A whole wall of Backbeard outfits spotted at a recent visit to Coles Elementary in New Jersey!
Just before Christmas I had the chance to travel out to the tri-cities area in the southern part to Washington state to visit a bunch of schools. The landscape was not at all what I imagine when I think of Washington.
Everyone was so warm and welcoming, I really felt at home the whole time I was there. I visited fourteen schools and saw about ten thousand kids. (My apologies if I don’t remember all your names.) Check out some of these crazy aliens they made:
And just in case I run into some writer’s block down the road, the students at Marcus Whitman Elementary made me this amazing book of inspirational starting points, including story ideas about yetis, flying pigs, and kung foo cats. I’ll never run out of ideas again!

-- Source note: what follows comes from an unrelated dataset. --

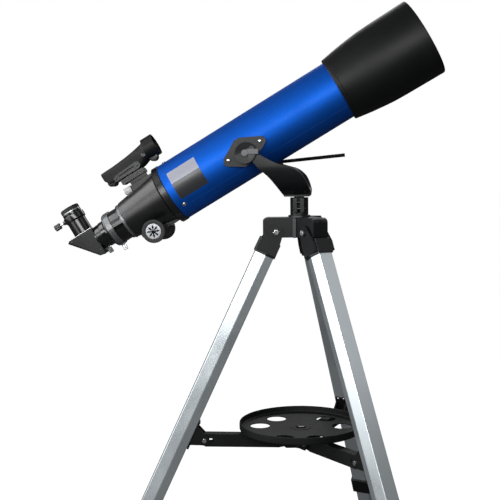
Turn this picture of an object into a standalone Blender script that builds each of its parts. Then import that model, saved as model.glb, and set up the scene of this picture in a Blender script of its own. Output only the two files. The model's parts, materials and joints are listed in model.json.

A really fun visit to J.D. George Elementary today, where I was blown away by the amazing preparations. These kids were ready for the visit! Just a few of the terrific projects below…
Over the last two weeks I’ve had some terrific visits to Coxsackie Elementary, Penn Yan Elementary, Ginther Elementary and Rensselaer Park. Each one was special in its own way, and I wish I had time to give a full report. My thanks to everyone at those schools who worked so hard to make the visits a success. Here are just two highlights:
At Penn Yan Elementary they built a giant Backbeard puzzle, then added pieces to it every day, gradually revealing the secret of who was coming to visit.
And at Rensselaer Park Elementary students each created bookmarks. All the bookmarks were then assembled into a giant bookmark collage. (Click the picture below to get the full effect.)
At each school I discovered incredible projects and amazing artwork. What a welcome!
Monday I visited Lake Avenue Elementary in Saratoga, NY. It was a great visit, and one of the highlights for me was the fact that they still had their old card catalog. Even better, a bunch of my older books were still in it!
This Friday I visited Miller Hill Sand Lake Elementary in Averill Park, NY and enjoyed managed to choke down one of the most disgusting lunches I’ve ever eaten. The fifth grade had a contest to design food that aliens might enjoy, and some of them went so far as to actually cook their creations.
There were black egg-like things, dripping eyeballs, green brain matter, and stuff no one could quite identify. I sampled (nearly) everything, and forty-eight hours later my stomach hasn’t sprouted any strange, alien creatures. I take that as a good sign.
Thanks to everyone at MHSL for the fun vista and the delicious disgusting lunch. I hope we can do it again sometime!
Such a nice welcome at Tuscany Heights Elementary today: a wall of “McElligott’s Creatures” featuring all manner of aliens and monsters inspired by my books. Made my day!
Just finished a really fun day/evening visit to A.W. Becker Elementary in Selkirk, NY, where the kids and teachers went all out. The big theme of the day was the magnum opus the boy cooks in Even Aliens Need Snacks, a dish he calls “galactic pudding.”
When I drew the picture for the book, I never imagined anyone would ever try to recreate it for an author brunch, but that’s exactly the challenge that Ms. Westerfeld from the school cafeteria took on. You can see the original and her interpretation below.
In addition, there were alien/monster cupcakes and galactic pudding (with grape eyeballs) for everyone who ordered a school lunch that day. All this was inspired by some terrific artwork by the kids. My thanks to Ms. Mulligan, Ms. Westervelt, Ms. Defeo, and the PTA for all their work pulling it all together!
Love this poster from Pine Road Elementary near Philadelphia, where I spent two fun days this week. I also had a chance to finally visit a bunch of real locations from the Benjamin Franklinstein books. You can read all about that here.
At Calvin U. Smith Elementary the kids made 256 paintings of cakes (mimicking the elephant in The Lion’s Share) and hung them up all around the library. I’ve never seen anything like it.
Later, we had an evening program at the library and a bunch of teachers put on a Lion’s Share play. They dressed up in costumes and used the cake paintings to help tell the story. It was a great night, and between 200 – 300 parents and kids showed up for the event. What a night!